#### WRITTEN REQUEST
Copy every line of the material below word for word.
== DATA IN THIS EXERCISE
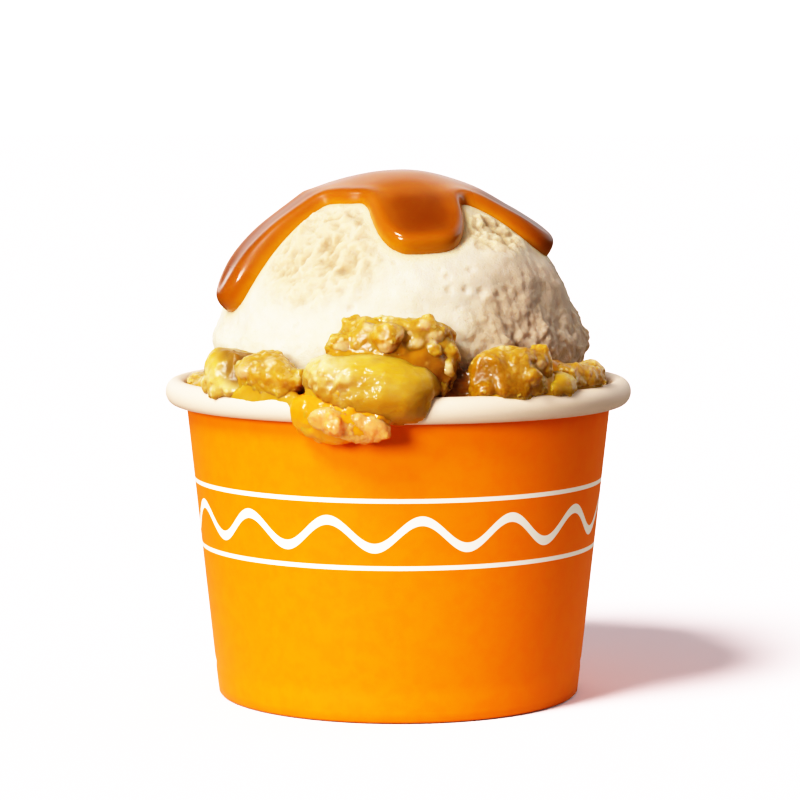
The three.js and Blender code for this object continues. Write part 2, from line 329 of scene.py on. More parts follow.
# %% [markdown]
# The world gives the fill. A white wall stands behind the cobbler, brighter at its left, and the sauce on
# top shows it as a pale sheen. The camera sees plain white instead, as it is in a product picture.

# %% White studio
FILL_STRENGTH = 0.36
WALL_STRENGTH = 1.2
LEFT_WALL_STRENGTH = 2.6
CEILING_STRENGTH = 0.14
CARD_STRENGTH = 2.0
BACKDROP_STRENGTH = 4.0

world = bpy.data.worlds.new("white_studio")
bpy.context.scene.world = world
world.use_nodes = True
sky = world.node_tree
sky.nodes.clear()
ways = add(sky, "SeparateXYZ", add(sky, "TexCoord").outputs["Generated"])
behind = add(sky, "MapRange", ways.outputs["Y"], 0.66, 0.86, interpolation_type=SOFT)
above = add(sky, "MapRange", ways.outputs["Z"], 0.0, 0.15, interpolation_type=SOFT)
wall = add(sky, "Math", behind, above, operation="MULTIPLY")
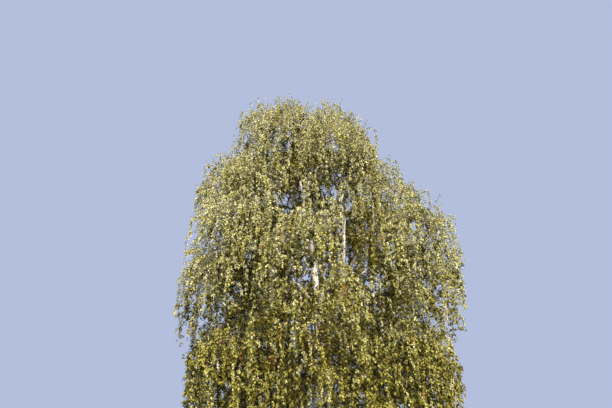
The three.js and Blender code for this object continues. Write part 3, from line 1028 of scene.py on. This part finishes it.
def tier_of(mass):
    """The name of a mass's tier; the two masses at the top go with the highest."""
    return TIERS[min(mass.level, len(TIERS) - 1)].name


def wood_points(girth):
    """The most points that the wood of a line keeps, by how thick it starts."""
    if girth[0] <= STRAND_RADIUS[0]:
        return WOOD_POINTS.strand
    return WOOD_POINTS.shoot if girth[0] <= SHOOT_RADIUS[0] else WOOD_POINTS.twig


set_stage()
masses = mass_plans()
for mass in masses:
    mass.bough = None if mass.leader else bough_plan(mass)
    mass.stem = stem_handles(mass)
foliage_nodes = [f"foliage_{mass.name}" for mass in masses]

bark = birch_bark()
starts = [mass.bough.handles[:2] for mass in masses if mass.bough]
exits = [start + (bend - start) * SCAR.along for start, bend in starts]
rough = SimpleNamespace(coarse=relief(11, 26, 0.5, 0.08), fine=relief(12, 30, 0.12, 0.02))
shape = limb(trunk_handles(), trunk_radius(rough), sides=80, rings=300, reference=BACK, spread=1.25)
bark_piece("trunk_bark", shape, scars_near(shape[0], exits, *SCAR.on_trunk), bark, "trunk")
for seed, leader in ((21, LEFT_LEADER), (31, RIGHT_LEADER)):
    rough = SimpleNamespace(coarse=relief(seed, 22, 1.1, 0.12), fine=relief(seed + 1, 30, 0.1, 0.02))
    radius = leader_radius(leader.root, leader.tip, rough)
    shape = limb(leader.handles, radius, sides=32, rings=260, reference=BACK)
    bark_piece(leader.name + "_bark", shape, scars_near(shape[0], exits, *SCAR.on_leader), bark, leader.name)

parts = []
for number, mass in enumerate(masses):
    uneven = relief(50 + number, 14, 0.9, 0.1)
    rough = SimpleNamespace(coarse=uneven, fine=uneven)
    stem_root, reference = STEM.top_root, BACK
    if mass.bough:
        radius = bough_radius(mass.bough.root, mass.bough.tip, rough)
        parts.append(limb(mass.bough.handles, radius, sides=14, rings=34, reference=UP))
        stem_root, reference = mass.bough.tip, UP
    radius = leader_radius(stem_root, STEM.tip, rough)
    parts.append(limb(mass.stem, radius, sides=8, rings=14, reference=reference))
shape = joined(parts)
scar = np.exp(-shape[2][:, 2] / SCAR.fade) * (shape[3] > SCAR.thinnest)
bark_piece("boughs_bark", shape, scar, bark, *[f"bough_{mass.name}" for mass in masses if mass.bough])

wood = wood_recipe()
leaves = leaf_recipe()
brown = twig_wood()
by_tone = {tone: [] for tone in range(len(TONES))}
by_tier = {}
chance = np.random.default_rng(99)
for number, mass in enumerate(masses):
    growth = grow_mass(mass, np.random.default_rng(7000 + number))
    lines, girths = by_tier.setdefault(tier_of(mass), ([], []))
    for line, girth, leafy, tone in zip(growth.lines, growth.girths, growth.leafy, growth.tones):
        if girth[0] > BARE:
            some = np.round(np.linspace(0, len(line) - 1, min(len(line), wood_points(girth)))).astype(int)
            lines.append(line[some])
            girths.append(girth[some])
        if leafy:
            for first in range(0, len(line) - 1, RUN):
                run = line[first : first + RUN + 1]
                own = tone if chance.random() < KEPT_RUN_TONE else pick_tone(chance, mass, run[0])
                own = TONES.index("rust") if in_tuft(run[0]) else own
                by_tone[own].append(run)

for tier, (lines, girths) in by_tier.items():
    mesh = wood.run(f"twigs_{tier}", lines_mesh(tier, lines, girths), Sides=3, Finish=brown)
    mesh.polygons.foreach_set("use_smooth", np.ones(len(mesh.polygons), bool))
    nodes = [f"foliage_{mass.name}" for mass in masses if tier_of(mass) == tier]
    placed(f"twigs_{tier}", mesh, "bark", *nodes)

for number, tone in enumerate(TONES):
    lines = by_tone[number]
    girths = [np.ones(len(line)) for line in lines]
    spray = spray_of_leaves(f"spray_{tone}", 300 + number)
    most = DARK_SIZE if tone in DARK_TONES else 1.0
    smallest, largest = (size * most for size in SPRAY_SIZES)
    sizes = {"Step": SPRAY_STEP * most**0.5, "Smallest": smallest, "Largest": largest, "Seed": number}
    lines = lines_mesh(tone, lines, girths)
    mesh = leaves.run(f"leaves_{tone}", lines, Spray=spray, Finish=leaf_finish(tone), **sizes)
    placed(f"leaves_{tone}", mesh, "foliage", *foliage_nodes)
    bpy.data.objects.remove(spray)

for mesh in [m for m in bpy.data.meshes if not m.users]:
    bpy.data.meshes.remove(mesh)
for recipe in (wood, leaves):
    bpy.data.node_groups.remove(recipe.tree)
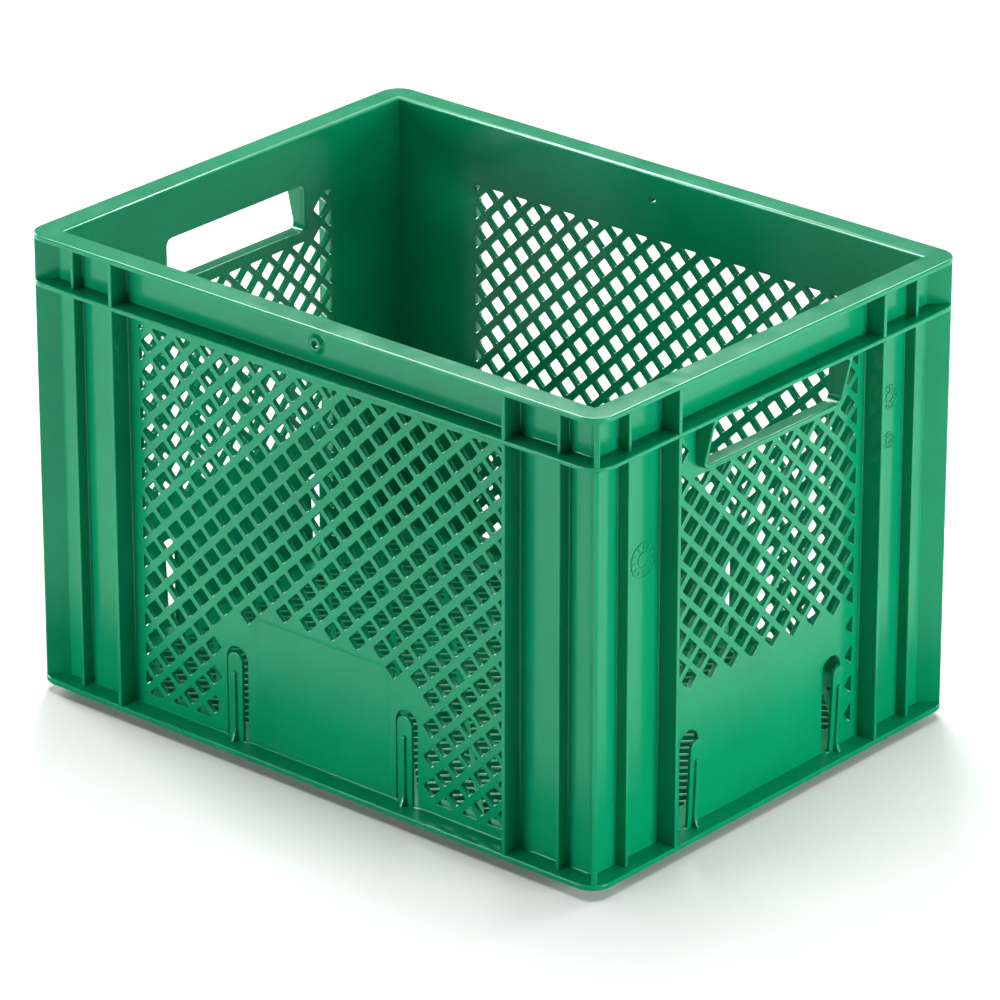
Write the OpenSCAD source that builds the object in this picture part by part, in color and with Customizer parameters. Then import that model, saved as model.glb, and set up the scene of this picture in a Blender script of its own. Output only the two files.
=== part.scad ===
====
#### FINISHED TASK
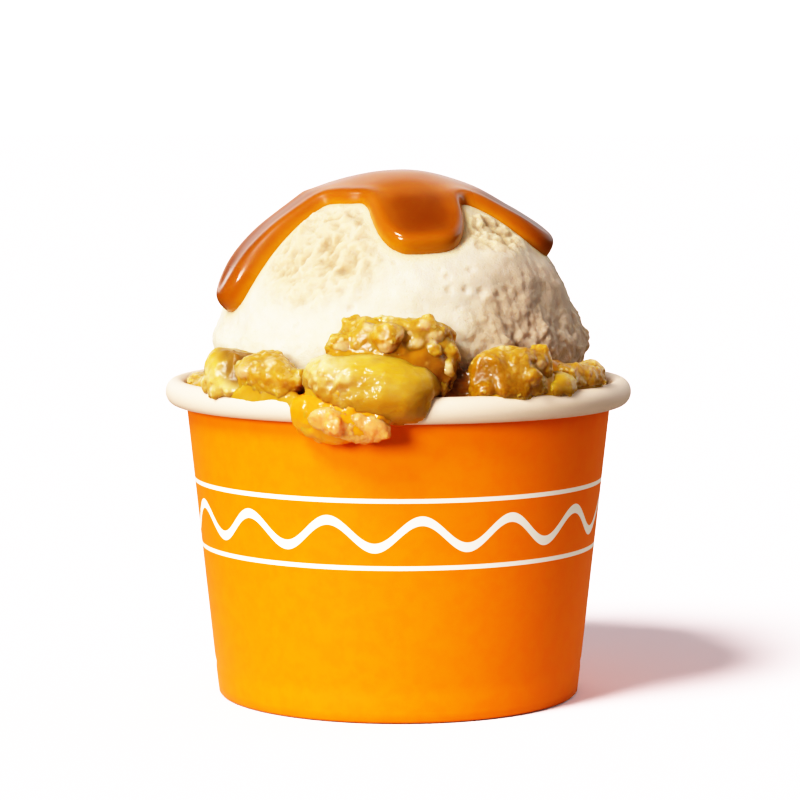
The three.js and Blender code for this object continues. Write part 2, from line 329 of scene.py on. More parts follow.
# %% [markdown]
# The world gives the fill. A white wall stands behind the cobbler, brighter at its left, and the sauce on
# top shows it as a pale sheen. The camera sees plain white instead, as it is in a product picture.

# %% White studio
FILL_STRENGTH = 0.36
WALL_STRENGTH = 1.2
LEFT_WALL_STRENGTH = 2.6
CEILING_STRENGTH = 0.14
CARD_STRENGTH = 2.0
BACKDROP_STRENGTH = 4.0

world = bpy.data.worlds.new("white_studio")
bpy.context.scene.world = world
world.use_nodes = True
sky = world.node_tree
sky.nodes.clear()
ways = add(sky, "SeparateXYZ", add(sky, "TexCoord").outputs["Generated"])
behind = add(sky, "MapRange", ways.outputs["Y"], 0.66, 0.86, interpolation_type=SOFT)
above = add(sky, "MapRange", ways.outputs["Z"], 0.0, 0.15, interpolation_type=SOFT)
wall = add(sky, "Math", behind, above, operation="MULTIPLY")
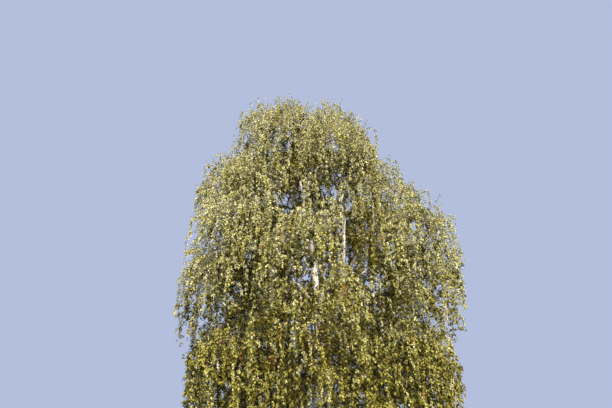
The three.js and Blender code for this object continues. Write part 3, from line 1028 of scene.py on. This part finishes it.
def tier_of(mass):
    """The name of a mass's tier; the two masses at the top go with the highest."""
    return TIERS[min(mass.level, len(TIERS) - 1)].name


def wood_points(girth):
    """The most points that the wood of a line keeps, by how thick it starts."""
    if girth[0] <= STRAND_RADIUS[0]:
        return WOOD_POINTS.strand
    return WOOD_POINTS.shoot if girth[0] <= SHOOT_RADIUS[0] else WOOD_POINTS.twig


set_stage()
masses = mass_plans()
for mass in masses:
    mass.bough = None if mass.leader else bough_plan(mass)
    mass.stem = stem_handles(mass)
foliage_nodes = [f"foliage_{mass.name}" for mass in masses]

bark = birch_bark()
starts = [mass.bough.handles[:2] for mass in masses if mass.bough]
exits = [start + (bend - start) * SCAR.along for start, bend in starts]
rough = SimpleNamespace(coarse=relief(11, 26, 0.5, 0.08), fine=relief(12, 30, 0.12, 0.02))
shape = limb(trunk_handles(), trunk_radius(rough), sides=80, rings=300, reference=BACK, spread=1.25)
bark_piece("trunk_bark", shape, scars_near(shape[0], exits, *SCAR.on_trunk), bark, "trunk")
for seed, leader in ((21, LEFT_LEADER), (31, RIGHT_LEADER)):
    rough = SimpleNamespace(coarse=relief(seed, 22, 1.1, 0.12), fine=relief(seed + 1, 30, 0.1, 0.02))
    radius = leader_radius(leader.root, leader.tip, rough)
    shape = limb(leader.handles, radius, sides=32, rings=260, reference=BACK)
    bark_piece(leader.name + "_bark", shape, scars_near(shape[0], exits, *SCAR.on_leader), bark, leader.name)

parts = []
for number, mass in enumerate(masses):
    uneven = relief(50 + number, 14, 0.9, 0.1)
    rough = SimpleNamespace(coarse=uneven, fine=uneven)
    stem_root, reference = STEM.top_root, BACK
    if mass.bough:
        radius = bough_radius(mass.bough.root, mass.bough.tip, rough)
        parts.append(limb(mass.bough.handles, radius, sides=14, rings=34, reference=UP))
        stem_root, reference = mass.bough.tip, UP
    radius = leader_radius(stem_root, STEM.tip, rough)
    parts.append(limb(mass.stem, radius, sides=8, rings=14, reference=reference))
shape = joined(parts)
scar = np.exp(-shape[2][:, 2] / SCAR.fade) * (shape[3] > SCAR.thinnest)
bark_piece("boughs_bark", shape, scar, bark, *[f"bough_{mass.name}" for mass in masses if mass.bough])

wood = wood_recipe()
leaves = leaf_recipe()
brown = twig_wood()
by_tone = {tone: [] for tone in range(len(TONES))}
by_tier = {}
chance = np.random.default_rng(99)
for number, mass in enumerate(masses):
    growth = grow_mass(mass, np.random.default_rng(7000 + number))
    lines, girths = by_tier.setdefault(tier_of(mass), ([], []))
    for line, girth, leafy, tone in zip(growth.lines, growth.girths, growth.leafy, growth.tones):
        if girth[0] > BARE:
            some = np.round(np.linspace(0, len(line) - 1, min(len(line), wood_points(girth)))).astype(int)
            lines.append(line[some])
            girths.append(girth[some])
        if leafy:
            for first in range(0, len(line) - 1, RUN):
                run = line[first : first + RUN + 1]
                own = tone if chance.random() < KEPT_RUN_TONE else pick_tone(chance, mass, run[0])
                own = TONES.index("rust") if in_tuft(run[0]) else own
                by_tone[own].append(run)

for tier, (lines, girths) in by_tier.items():
    mesh = wood.run(f"twigs_{tier}", lines_mesh(tier, lines, girths), Sides=3, Finish=brown)
    mesh.polygons.foreach_set("use_smooth", np.ones(len(mesh.polygons), bool))
    nodes = [f"foliage_{mass.name}" for mass in masses if tier_of(mass) == tier]
    placed(f"twigs_{tier}", mesh, "bark", *nodes)

for number, tone in enumerate(TONES):
    lines = by_tone[number]
    girths = [np.ones(len(line)) for line in lines]
    spray = spray_of_leaves(f"spray_{tone}", 300 + number)
    most = DARK_SIZE if tone in DARK_TONES else 1.0
    smallest, largest = (size * most for size in SPRAY_SIZES)
    sizes = {"Step": SPRAY_STEP * most**0.5, "Smallest": smallest, "Largest": largest, "Seed": number}
    lines = lines_mesh(tone, lines, girths)
    mesh = leaves.run(f"leaves_{tone}", lines, Spray=spray, Finish=leaf_finish(tone), **sizes)
    placed(f"leaves_{tone}", mesh, "foliage", *foliage_nodes)
    bpy.data.objects.remove(spray)

for mesh in [m for m in bpy.data.meshes if not m.users]:
    bpy.data.meshes.remove(mesh)
for recipe in (wood, leaves):
    bpy.data.node_groups.remove(recipe.tree)
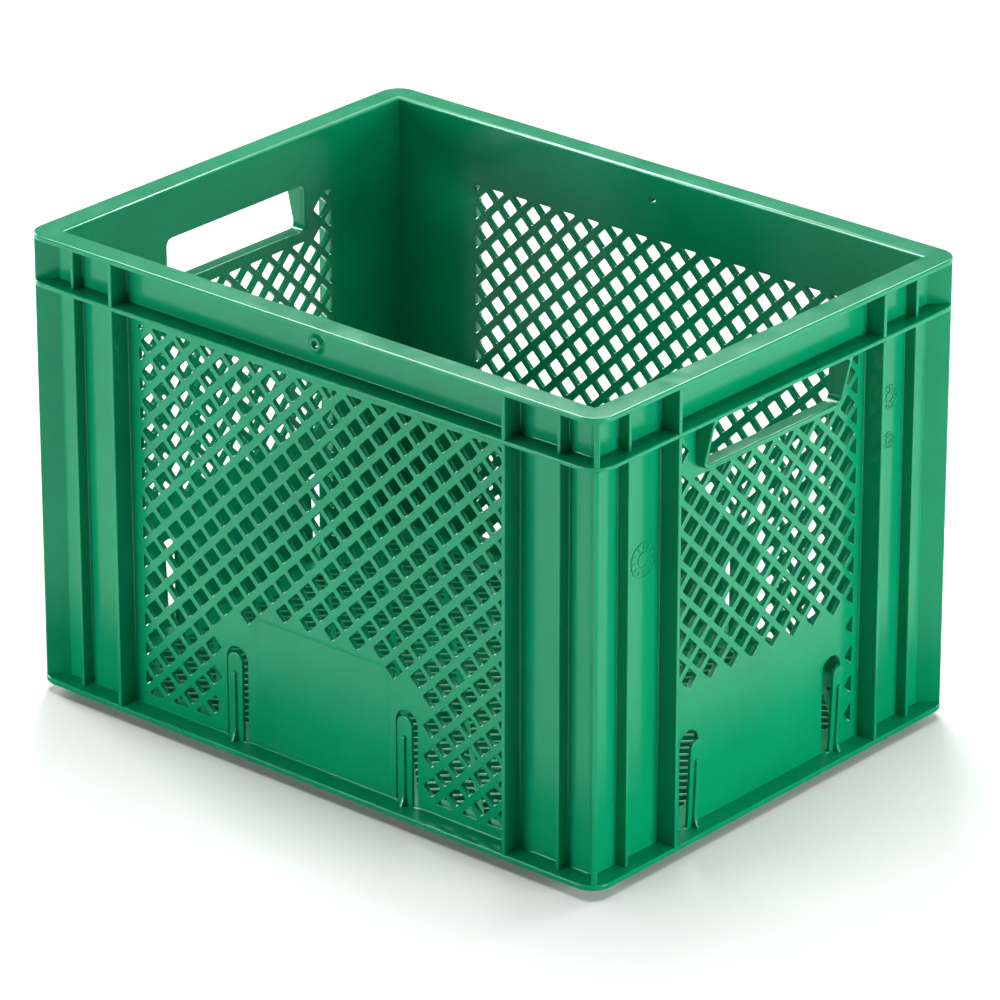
Write the OpenSCAD source that builds the object in this picture part by part, in color and with Customizer parameters. Then import that model, saved as model.glb, and set up the scene of this picture in a Blender script of its own. Output only the two files.
=== part.scad ===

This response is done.